Besonders lustig ist es, wenn sowas nicht nur Juristen schreiben, sondern auch noch in einer Zeitschrift die vornehmlich Juristen lesen. Es spricht für sich, dass alle Sätze vorher in diesem Absatz sowie der dann folgende, mit einer Fußnote belegt werden konnten – nur diese Aussage nicht.

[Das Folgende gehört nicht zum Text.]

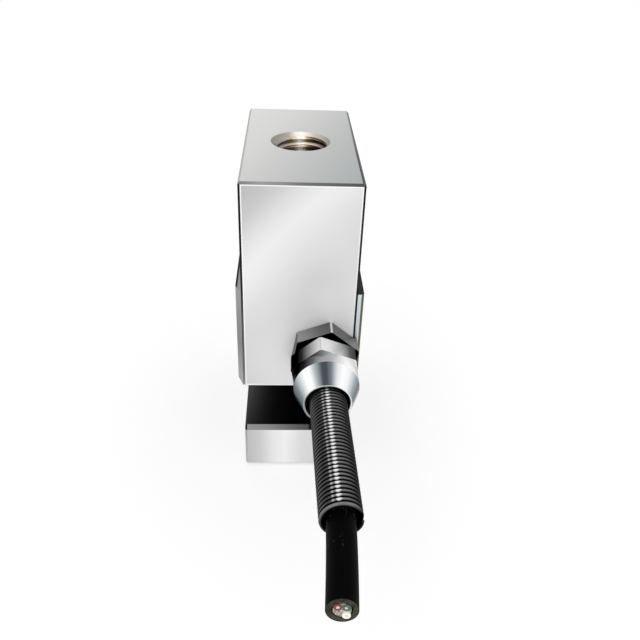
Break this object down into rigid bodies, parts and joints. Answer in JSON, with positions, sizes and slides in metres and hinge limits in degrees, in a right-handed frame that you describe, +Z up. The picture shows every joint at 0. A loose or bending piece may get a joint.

Am Ende ist es ein Artikel, der leider am Thema vorbei geht und es Hoeren im dann folgenden Artikel nur zu leicht macht, die brüchige Argumentation zu zerbröseln. Wie gesagt: Ich mag kontroverse Artikel, ganz besonders, wenn Sie scharf formuliert sind und eine gegenteilige Sicht vertreten. Der Artikel in der NJW aber bietet hier nichts: Nichts neues, keine Details an den interessanten Punkten und nur aufgewärmte Argumente die seit Jahren bekannt sind. Da macht es auch keinen Spaß mehr, die berechtigte und fundierte Antwort von Hoeren hinterher zu lesen.
Ich hoffe, schon bald wird es nochmal einen Versuch geben, das Thema aufzugreifen. Dann aber so, dass man befürchten muss, sich die Zähne daran auszubeißen und mit wirklich neuen Ideen überrascht wird. Denn eines steht fest: Wir sind mitten in der Umwälzung kultureller Mechanismen. Das letzte was wir brauchen sind Methoden des letzten Jahrhunderts, sondern Juristen, die neue Wege gehen und dabei Mut beweisen – auf beiden Seiten. Nur so profitieren das gesellschaftlich bedeutungsvolle Urheberrecht und das individuell bedeutsame Datenschutzrecht in jedem Fall.